Johnson County Sheriff Frank Denning seems suspicious that some want to take over his office

Johnson County Sheriff Frank Denning arrived at the March 13 Board of County Commissioners meeting ready for a fight.

A county audit released in late February had cast a suspicious eye on the ballooning overtime pay – $4.75 million – incurred by uniformed staff in the Sheriff’s Office. Denning, called to testify, made his frustration plain. He also had a particular adversary in mind: board chairman Ed Eilert.

“I think there are some, probably on the dais and probably in county management, that would like to see this office appointed and make a department out of it and take away the autonomy that the elected sheriff has,” Denning said.

Eilert recoiled at the suggestion, pointing out that he’d told the Johnson County Charter Review Commission two years ago that cutting out the elected sheriff was a bad idea. Eilert addressed Denning: “I think the characterization you’ve stated is not correct.”

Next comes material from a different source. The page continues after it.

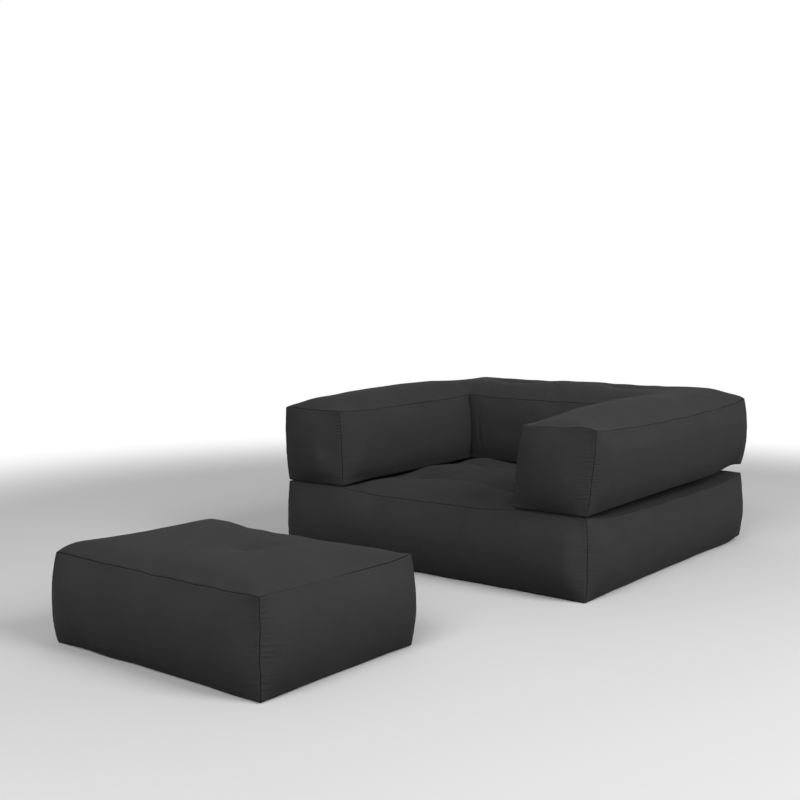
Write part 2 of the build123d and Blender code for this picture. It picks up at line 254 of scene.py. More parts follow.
def base_upper(x, y):
    """Top panel of the base, and the upper edge of its borders."""
    px, py = drawn_in(x, y, BASE_HALF, BASE_DEPTH, 0.008)
    across, along = x / BASE_HALF, y / BASE_DEPTH
    z = BASE_HEIGHT + through(along, 0.0006, 0.0095, 0.005) * (1 - across**2)
    seat = ease((OPENING_HALF - ARM_MARGIN - abs(x)) / 0.050)
    seat = seat * ease((OPENING_DEPTH - ARM_MARGIN - y) / 0.050)
    seat_share = y / OPENING_DEPTH
    swell = through(seat_share, *SEAT_EDGE) + SEAT_CROWN * (1 - (x / OPENING_HALF) ** 2) * arch(seat_share)
    z = z + seat * swell * rise(y, 0.07)
    z = z - 0.009 * ease((OPENING_HALF + 0.02 - abs(x)) / 0.16) * np.exp(-y / 0.05)
    pressed_down = 0.023 * belly(along, 3.5) * bump_across(x, BASE_HALF, 0.10)
    z = z - np.where(x > 0, pressed_down, 0) + 0.0010 * gathers(x + 0.6 * y, 0.11, 32)
    for tuft in SEAT_TUFTS:
        z = z + dimple(x, y, tuft, SEAT_TUFT_DEPTH, SEAT_TUFT_WIDTH) * rise(BASE_DEPTH - y, 0.05)
    return np.stack([px, y + (py - y) * ease(y / 0.05), z + sat_on(x, y)], axis=-1)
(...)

Since that meeting, Denning’s statement, captured on video, has fanned out among more conservative-minded Johnson Countians, who see government overreach in any potential county infringement on a department whose employees carry guns. But county insiders are puzzled at the notion of the commission’s making the sheriff an appointed position, saying no such conversation has reached their ears.

Tensions between governments and public-safety agencies are common. Mark Holland, mayor of the Unified Government of Wyandotte County and Kansas City, Kansas, has been at odds with a powerful Kansas City, Kansas, Fire Department over costs associated with fire protection. Tales of friction between Kansas City, Missouri’s City Hall and its police and fire departments are numerous.

But Denning’s relationship with the Johnson County Commission carries a different dynamic. The county can set his office’s budget, but how he spends the money is up to him. The sheriff says millions are spent on overtime in his department because he doesn’t have enough personnel; he says his department is underfunded.

“I read in the paper where they say you’re bailing the Sheriff’s Office out,” Denning told Eilert at the March 13 meeting. The two men were seated just a few feet apart. “It’s just the other way around. I bailed you out for the last three years. We have agreed to go into these budget cycles underfunded so you can hold the line on the budget overall.”

Denning made no secret of his annoyance at the auditor’s suggestion, which Eilert repeated at the March 13 meeting, that the sheriff’s department could save money by using civilians as emergency dispatchers rather than uniformed personnel. The sheriff’s department runs the only dispatch in the county that’s staffed by sworn personnel; cities such as Overland Park, Lenexa and Prairie Village employ civilians to answer 911 calls.

Eilert only stoked Denning’s wariness by calling him Frank several times (commissioners usually refer to him as “Sheriff”) and at one point addressing him as “chief,” a title usually reserved for the top cop in a municipal police department.

“I think you had a Freudian slip just a moment ago when you said ‘chief,'” Denning said. “And I think that’s how you’re operating, as mayor to chief. And I’m the elected sheriff of this county, and I’ll determine and decide how those things are going to be staffed.”

Eilert proposed having Denning’s staffers work with county officials to analyze what direction the Sheriff’s Office should take with its dispatchers. Denning flatly refused, saying his office had already weighed that decision. And his own choice of combative words was no slip.

“If you attempt to do a takeover [of the Sheriff’s Office],” Denning warned. “I’ll be standing at the gate.”